Give yourself free rein to move and explore various movements without aim or direction.
Autoregulate as Needed
With this option, you have to pay careful attention to your performance level in your training.
On the days when you have a significant drop in your ability level (as compared to previous days), use that time to drop the planned regimen and rather than just ending the session, work on playful movement.
As you experiment with the free play described above, do the following:
- Pay attention to your performance: How solid is your technique? How much of your power reserves go into each rep? Promise right now that if your performance is suffering, you’ll prioritize technique over amount of work.
- When in doubt do less. There’s always time to come back and do more when you make training a lifelong habit.

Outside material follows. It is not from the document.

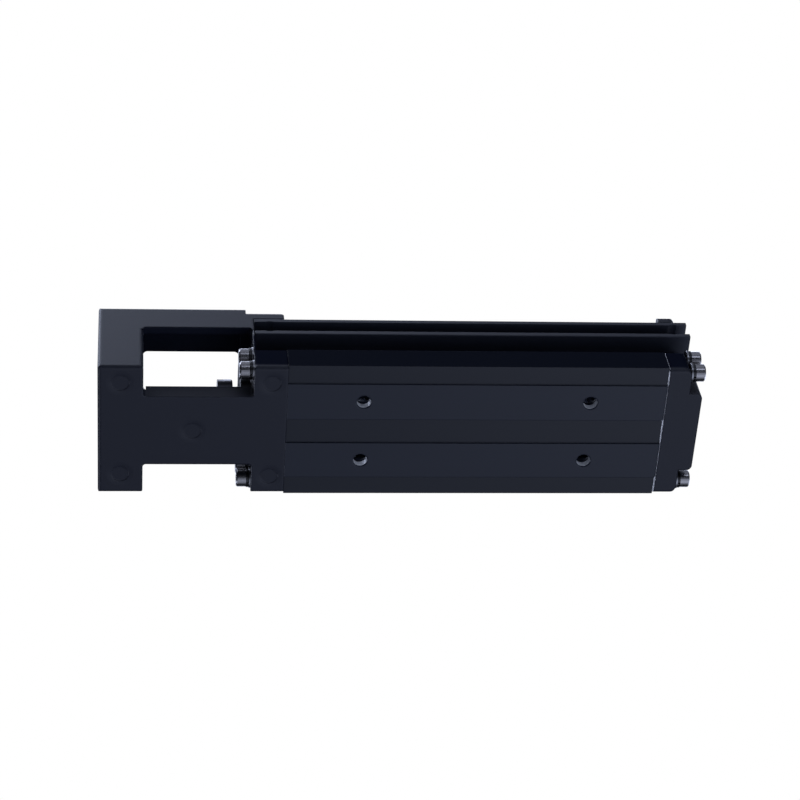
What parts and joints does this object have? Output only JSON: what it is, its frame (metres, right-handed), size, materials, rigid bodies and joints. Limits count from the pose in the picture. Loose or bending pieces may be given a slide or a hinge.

Take your time, rest fully between attempts and work on simply enjoying moving your body. Remove your expectations and get ready to go back into the planned routine on another day.
Balance Work and Play for Long-Term Progress
Charging from one finish line to another incessantly is the fastest way to burn out.
Yes we need a focused goal to shoot for in the short run, but the long run doesn’t need to be a never ending series of hard fought achievements. Allowing yourself to make mistakes and play and experiment, keeping a sense of play and wonderment in your training, that’s how to keep growing and improving for the rest of your life.